REQUIRED TASK>
Would you quote the material below in full and unchanged?

________________

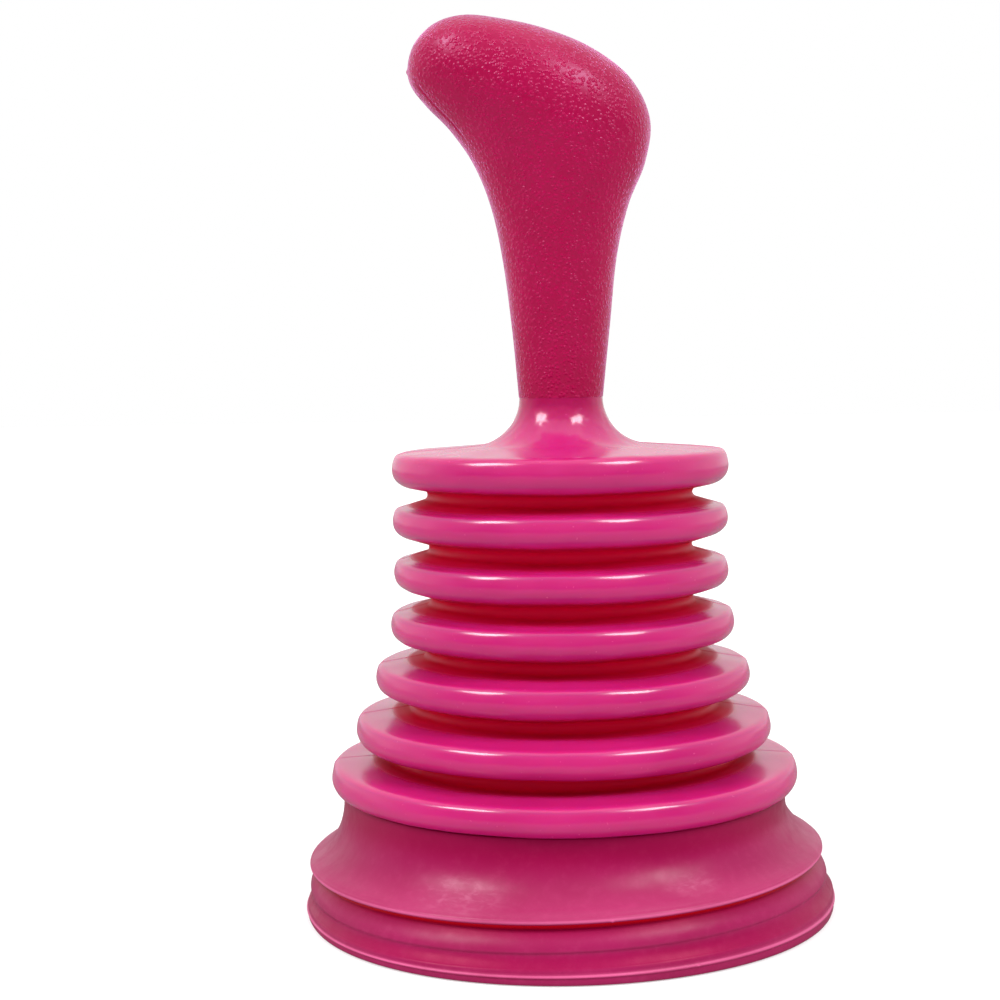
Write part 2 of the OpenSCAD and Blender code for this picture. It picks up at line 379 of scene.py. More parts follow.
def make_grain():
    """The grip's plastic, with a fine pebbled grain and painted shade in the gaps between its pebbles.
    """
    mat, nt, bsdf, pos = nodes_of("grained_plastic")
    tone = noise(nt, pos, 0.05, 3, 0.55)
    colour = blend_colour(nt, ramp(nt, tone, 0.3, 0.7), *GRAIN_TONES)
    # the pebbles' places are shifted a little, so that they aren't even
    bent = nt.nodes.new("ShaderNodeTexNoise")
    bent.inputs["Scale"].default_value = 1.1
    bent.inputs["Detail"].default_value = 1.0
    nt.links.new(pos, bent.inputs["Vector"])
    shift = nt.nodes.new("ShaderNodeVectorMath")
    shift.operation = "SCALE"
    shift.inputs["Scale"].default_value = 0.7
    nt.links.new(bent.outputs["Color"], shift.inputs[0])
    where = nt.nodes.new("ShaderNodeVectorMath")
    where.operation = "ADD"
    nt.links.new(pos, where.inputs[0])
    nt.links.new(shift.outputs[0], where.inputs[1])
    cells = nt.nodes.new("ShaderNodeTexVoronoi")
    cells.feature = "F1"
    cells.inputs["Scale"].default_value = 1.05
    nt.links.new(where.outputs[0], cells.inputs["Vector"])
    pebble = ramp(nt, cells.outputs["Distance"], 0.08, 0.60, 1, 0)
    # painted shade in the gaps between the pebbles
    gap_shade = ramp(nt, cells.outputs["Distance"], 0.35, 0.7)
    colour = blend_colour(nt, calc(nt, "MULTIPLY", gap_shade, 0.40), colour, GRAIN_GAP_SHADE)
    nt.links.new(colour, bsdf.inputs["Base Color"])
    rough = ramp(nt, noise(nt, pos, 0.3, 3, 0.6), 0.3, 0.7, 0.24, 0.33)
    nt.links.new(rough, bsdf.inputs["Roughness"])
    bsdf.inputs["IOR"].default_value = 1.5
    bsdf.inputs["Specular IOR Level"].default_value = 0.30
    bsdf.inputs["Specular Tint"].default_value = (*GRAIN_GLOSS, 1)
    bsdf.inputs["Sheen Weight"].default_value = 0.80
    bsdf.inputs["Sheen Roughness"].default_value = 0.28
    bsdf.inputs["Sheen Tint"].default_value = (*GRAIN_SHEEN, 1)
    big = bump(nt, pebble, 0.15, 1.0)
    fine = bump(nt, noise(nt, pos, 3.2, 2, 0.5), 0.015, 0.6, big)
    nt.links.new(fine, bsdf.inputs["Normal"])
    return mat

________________

RESULT OF THE TASK>
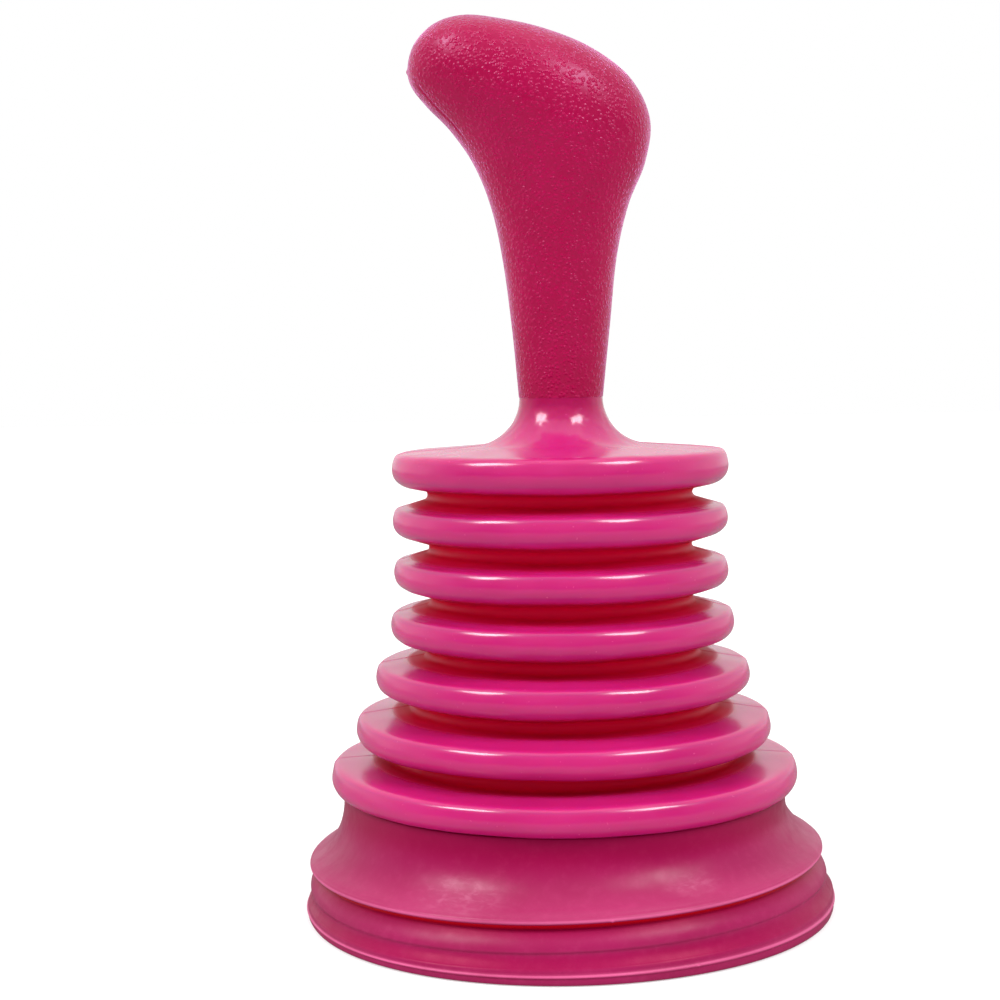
Write part 2 of the OpenSCAD and Blender code for this picture. It picks up at line 379 of scene.py. More parts follow.
def make_grain():
    """The grip's plastic, with a fine pebbled grain and painted shade in the gaps between its pebbles.
    """
    mat, nt, bsdf, pos = nodes_of("grained_plastic")
    tone = noise(nt, pos, 0.05, 3, 0.55)
    colour = blend_colour(nt, ramp(nt, tone, 0.3, 0.7), *GRAIN_TONES)
    # the pebbles' places are shifted a little, so that they aren't even
    bent = nt.nodes.new("ShaderNodeTexNoise")
    bent.inputs["Scale"].default_value = 1.1
    bent.inputs["Detail"].default_value = 1.0
    nt.links.new(pos, bent.inputs["Vector"])
    shift = nt.nodes.new("ShaderNodeVectorMath")
    shift.operation = "SCALE"
    shift.inputs["Scale"].default_value = 0.7
    nt.links.new(bent.outputs["Color"], shift.inputs[0])
    where = nt.nodes.new("ShaderNodeVectorMath")
    where.operation = "ADD"
    nt.links.new(pos, where.inputs[0])
    nt.links.new(shift.outputs[0], where.inputs[1])
    cells = nt.nodes.new("ShaderNodeTexVoronoi")
    cells.feature = "F1"
    cells.inputs["Scale"].default_value = 1.05
    nt.links.new(where.outputs[0], cells.inputs["Vector"])
    pebble = ramp(nt, cells.outputs["Distance"], 0.08, 0.60, 1, 0)
    # painted shade in the gaps between the pebbles
    gap_shade = ramp(nt, cells.outputs["Distance"], 0.35, 0.7)
    colour = blend_colour(nt, calc(nt, "MULTIPLY", gap_shade, 0.40), colour, GRAIN_GAP_SHADE)
    nt.links.new(colour, bsdf.inputs["Base Color"])
    rough = ramp(nt, noise(nt, pos, 0.3, 3, 0.6), 0.3, 0.7, 0.24, 0.33)
    nt.links.new(rough, bsdf.inputs["Roughness"])
    bsdf.inputs["IOR"].default_value = 1.5
    bsdf.inputs["Specular IOR Level"].default_value = 0.30
    bsdf.inputs["Specular Tint"].default_value = (*GRAIN_GLOSS, 1)
    bsdf.inputs["Sheen Weight"].default_value = 0.80
    bsdf.inputs["Sheen Roughness"].default_value = 0.28
    bsdf.inputs["Sheen Tint"].default_value = (*GRAIN_SHEEN, 1)
    big = bump(nt, pebble, 0.15, 1.0)
    fine = bump(nt, noise(nt, pos, 3.2, 2, 0.5), 0.015, 0.6, big)
    nt.links.new(fine, bsdf.inputs["Normal"])
    return mat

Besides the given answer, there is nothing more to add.